Shell, meanwhile, has seemingly blinkered itself to all else but shareholder returns.

“We need to continue to create profitable business models that can be scaled at pace to truly impact the de-carbonisation of the global energy system,” he told analysts in June last year.

“We will invest in the models that work – those with the highest returns that play to our strengths.”

So what can we expect from Shell when it reports on Thursday?

Where are we now?

General sentiment appears geared towards profits returning to earth for 2023 against 2022 levels.

The projected severity of the full-year fall varies from 40 per cent to around 30 per cent but with oil trading at around an $82 per barrel average through last year against $100 the year prior, returns will almost certainly come in lower.

Estimates for the full-year are tabled at around £21bn, with £4.75bn coming in Q4 which would mark a near-40 per cent decline.

Earlier this month, the company caveated its upcoming Q4 figures with a mixed trading update.

Profits are expected to be hit as a result of a non-cash impairment charge of $2.4-2.5bn and the chemicals unit is set to continue to drag on overall profitability.

Gas production, however, is set to be “significantly” higher than the third quarter thanks to seasonality and opportunities.

Finally going green?

On Thursday morning, the conversation will inevitably turn back to sustainability at some point and in this sense, Shell may not be as far removed from the situation facing BP as first appears.

A dip in oil and gas production isn’t expected to be announced, a fact shareholders will enjoy.

But they will also likely be keeping a close eye on where 2024’s cash allocation will lie and if it shows an awareness and commitment to driving renewable development.

It is now four years since Shell set out its goal to be “net zero” by the middle of the century, in line with the UK Government’s ambition.

However, in July last year the company abandoned a cornerstone green pledge; to reduce oil production by one to two per cent each year until 2030,

Shell said it was walking away from the pledge because it had already been achieved through the sale of its interest in the Permian Basin oilfield in Texas.

Continued fossil fuel asset sales are unlikely to appease green campaigners in lieu of hefty investment in clean energy and this may be a timely opportunity for the company to to revisit its climate commitments.

Let the good times roll?

The very real question facing Shell is if the enormous payout rates established unapologetically through Wael Sawan’s first year at the helm are sustainable.
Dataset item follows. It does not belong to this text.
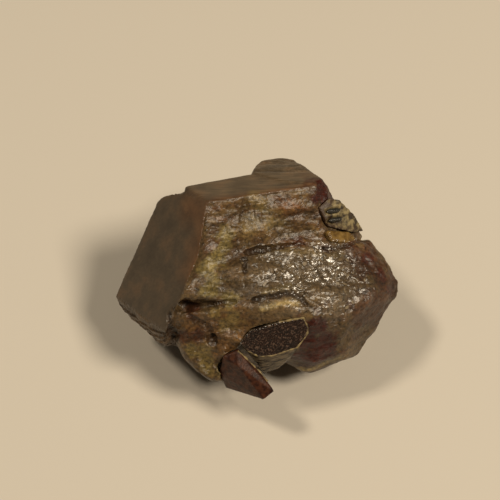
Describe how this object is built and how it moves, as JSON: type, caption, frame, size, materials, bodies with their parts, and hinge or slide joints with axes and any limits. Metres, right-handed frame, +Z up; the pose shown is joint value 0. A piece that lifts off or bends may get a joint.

Jefferies analyst Giacomo Romeo said last month the company had provided a poor outlook for its cash flow from operation that leads to concerns around the company’s ability to maintain the current level of buybacks, which totalled $3.5bn for the three months from November to end of January.

That level, it would seem, is incongruous to the necessary energy transition drive that supermajors are coming under increasing pressure to not just contribute towards but devote significant capital to championing. 

“We are not trying to imitate others,” Sawan told the Financial Times in November, speaking on if the company would engage in big acquisition hunting.

But if the pressure to go cleaner grows further, BP may have set a blueprint for Shell to consider.